The last apartment change was a day before Hurricane Sandy. I was always a bit disappointed that Cambodia is so well-insulated from typhoons -or hurricanes as they are called in this part of the world- and I never had a chance to experience the fury of one. When news came through that Sir Hurricane Sandy was coming to visit, I was beside myself with excitement and hoping for a big one. I didn’t heed any of the frenzied preparation warnings on TV- to stock up on water, food, torches etc. After all, I lived all my formative years in Chantulo groping around like a blind person at night trying not to scream at things that scuttled in the dark. But so severe and repetitive were the warnings that by Monday mid-morning I had a change of heart and decided to go shopping. I came back with a can of tomatoes and a bottle of water. The locals had wiped the shelves clean during the hysteria. When the storm finally made land fall and the windows started to whistle like a thousand kettles going off at once, I donned on my coat and gleefully went outside to experience the HURRICANE. The wind was howling and screeching like jet engines at times. Horizontal rains lashed my face. I either could hardly walk against the wind, or my legs were practically running on their own will in the wind.  And that was it! I had expected mayhem- missiles of road sign posts whirling past; trees being uprooted and tossed like matchsticks; a skinny me desperately holding onto tree trunks to stop myself from being blown away into the stratosphere. I lay in bed rather disappointed all night, willing the kettles to shut up. So you can imagine my shock Tuesday morning when I saw the pictures of the damage that Sandy had done to other parts of the city. I guess I should be thankful that I only experienced the intensity of Sandy’s destruction through CNN.
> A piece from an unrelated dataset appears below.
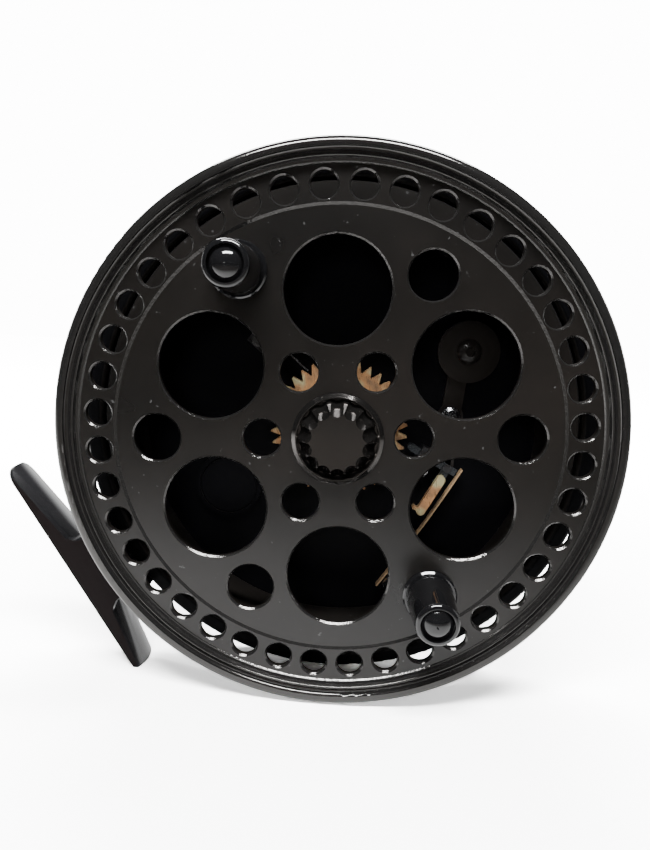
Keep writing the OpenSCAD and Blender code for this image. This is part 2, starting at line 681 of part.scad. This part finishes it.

For a villager who is used to being connected to everybody in her locality, New York is one big impersonal city. I always hated being gawked at in Cambodia. But now I must admit, I do resent this complete inconspicuousness. I was so used to being recognized everywhere as the dread-locked African who lived on St 322. Here, nobody is curious, nobody stares or even cares!! Yet, anonymity can be liberating. The week I landed in NYC, I saw numerous adverts about a Museum of Sex and made a mental note to visit it. To my delightful surprise, I stumbled upon it during a walk on Fifth Avenue. By the time I realised that the Museum of Sex was anything but a museum, it was too late; curiosity had already gotten the better of me. Imitating the New Yorkers, I nonchalantly strolled around the soft pink and luminous blue bits and pieces, some of which I still don’t know what they are used for. And so as people laughed freely and leafed through pages that would turn my uncle in the village blind, I walked to a dainty little pink thingy, picked it up, and pressed a button.And for the life of me, I could not figure out how to turn off the darn thing. I dropped the buzzing thingy to its shelf with the intention of distancing myself from it but I couldn’t. It was vibrating right off the shelf! ‘Do you need help mom’ asked one of the attendants. I wanted to say yes, but I said no all the while fingering the thingy desperately trying to shut it up. To my relief it stopped vibrating; I put it back and walked out the museum as fast as my legs could take me. I could not understand how I could have mistaken a museum for a sex shop. As it turns out; the shop is actually part of a four story museum. If I had remembered that I am anonymous and hadn’t run out of the shop, I would have made it to the actual museum. But I don’t think I am ever going there again.

When you make a fool of yourself in the Big Apple, it certainly pays to be anonymous; especially if you have a brain that’s so used to being the centre of attention in Asia that it starts to create its own attention-seeking behaviour just to get a fix. I had agreed with a friend to go to an art exhibition. We are both new to the city and we saw this as a good opportunity to meet new people. Once there, it took us a loooong time to meet anyone even though we were surrounded by loads. Viewers were already chattering in their own little groups and neither of us had any witty lines to approach them with. Huddling together, the two of us regarded each other with uncertainty as we started to run out of things to say and were becoming rather desperate for someone, anyone, to talk to us. Then one brave guy approached and remarked on one of art pieces. We were so grateful for his lame pick-up line and latched onto him. He introduced us to other people and soon we were having ‘great and sophisticated’ conversations about future cities, recycling, organic food, etc. I can generally keep up with these ‘intellectual’ talks, except when it comes to art. Which probably makes you wonder what was I doing at an art exhibition in first place. Maybe I don’t really appreciate art because my people are still smearing stick figures on the exterior walls of their mud huts and I genuinely think my feet can draw better abstract paintings than these great artists! Anyway, just when the conversation was getting interesting, I started to feel funny. I asked for water, but there was none. I knew things were getting out of hand when I started to frown at the lips of my companion, which were certainly moving and twisting around his teeth but the voice sounded as if it was coming from another room. I started to black out. My legs couldn't support me anymore and I flopped to the floor in a heap. All conversation stopped and every eye swiveled to me. Hands offering crackers, grapes and water materialised before me. I didn't ask where the water came but drank it gratefully. Somebody brought a chair and I somehow gathered myself and collapsed in it to recover. Mercifully no-one thought to call 911. But above all I was so grateful to go home as an anonymous stranger.